Sunday, September 29, 2024

Kejahatan Israel dan Modernitas

 


Zygmunt Bauman, seorang sosiolog dan filsuf Inggris keturunan Yahudi menyatakan bahwa kebiadaban adalah anak kandung modernitas. Kebiadaban justru dilahirkan dan mendapatkan legitimasi rasional dari modernitas, terutama karena sifat instrumentalnya, yg terwujud dlm proses "gardening", yakni menata masyarakat seturut kehendak penatanya dan "memangkas" sebagian masyarakat yg dianggap tdk sesuai dg kehendak penatanya. Mereka yg memangkas ini dan semua yg terlibat dlm jaringan pemangkasan, termasuk para pendukungnya (dlm praktik kebiadaban) tdk merasa melakukan kebiadaban krn menganggap bhw ia hanyalah melakukan kewajiban dan tugas. Sifat instrumentalis ini oleh Hannah Arendt, filsuf Yahudi juga, disebut sbg "hilangnya imajinasi tentang liyan".

Praktik kebiadaban Israel ini, yg dikutuk dan ditentang oleh banyak orang Yahudi sendiri, merupakan pengulangan atas apa yg terjadi dlm genosida, gardening dan hilangnya imajinasi tentang liyan. Secara rasional, kebiadaban ini diinternalisasi sejak dlm pikiran melalui edukasi di sekolah-sekolah di Israel. Nurit Peled-Elhanan, profesor bahasa keturunan Yahudi juga menulis buku sangat kritis berjudul "Palestine in Israeli Books: Ideologi and Propaganda in Education". Ia menyatakan bhw kebencian thd Palestina telah diinternalisasi melalui buku-buku kurikulum pendidikan. Meskipun ada lebih banyak orang Yahudi yg anti thd kebijakan Israel atas Palestina, tetap ada sebagian masy Israel dan elite yg tetap membenci Palestina dan ingin menghapusnya, memangkasnya (gardening) sesuai keinginan mereka, dan mengonstruksi wacana diskriminatif ttg Palestina, sbg teroris. Wacana diakriminatif ini digunakan utk melegitimasi kejahatan yg mereka lakukan.
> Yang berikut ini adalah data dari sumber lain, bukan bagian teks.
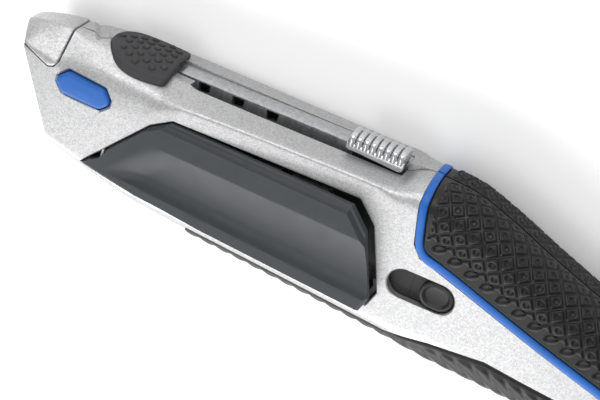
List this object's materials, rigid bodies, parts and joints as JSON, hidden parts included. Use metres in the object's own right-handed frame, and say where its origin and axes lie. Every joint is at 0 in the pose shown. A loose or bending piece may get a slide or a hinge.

"Breaking the Silence", adalah upaya orang-orang Yahudi utk mengcounter wacana dan kebijakan Israel ttg Palestina. Mantan-mantan tentara IDF yg sadar, memberikan banyak kesaksian bhw apa yg dilakukan Israel di Palestina adalah kejahatan. Upaya ini merupakan pendidikan kritis dan advokasi kebijakan demi keadilan dan kebebasan Palestina yg dilakukan oleh orang-orang Yahudi sendiri, selain advokasi hak asasi manusia yg dijalankan oleh organisasi "Rabbi for Human Rights", yakni para Rabbi Yahudi yg membela hak-hak orang Palestina, dg risiko ikut disiksa atau menghadapi kekerasan tentara.

Semoga upaya dunia utk menghentikan kebiadaban ini segera mencapai hasil signifikan. Yg sdh banyak dilakukan adalah upaya menghentikan kekerasan sejak dlm pikiran, agar semakin sedikit pendukung kebijakan Israel dan semakin banyak pendukung kemerdekaan dan kebebasan Palestina.

Wacana diskriminatif tentang Palestina, bhw Palestina adalah teroris, merupakan kebohongan yg masih harus terus dilawan sejak dlm pikiran, sebab seluruh perilaku Israel adalah kejahatan yang sebenar-benarnya justru merupakan sustainable terorrism.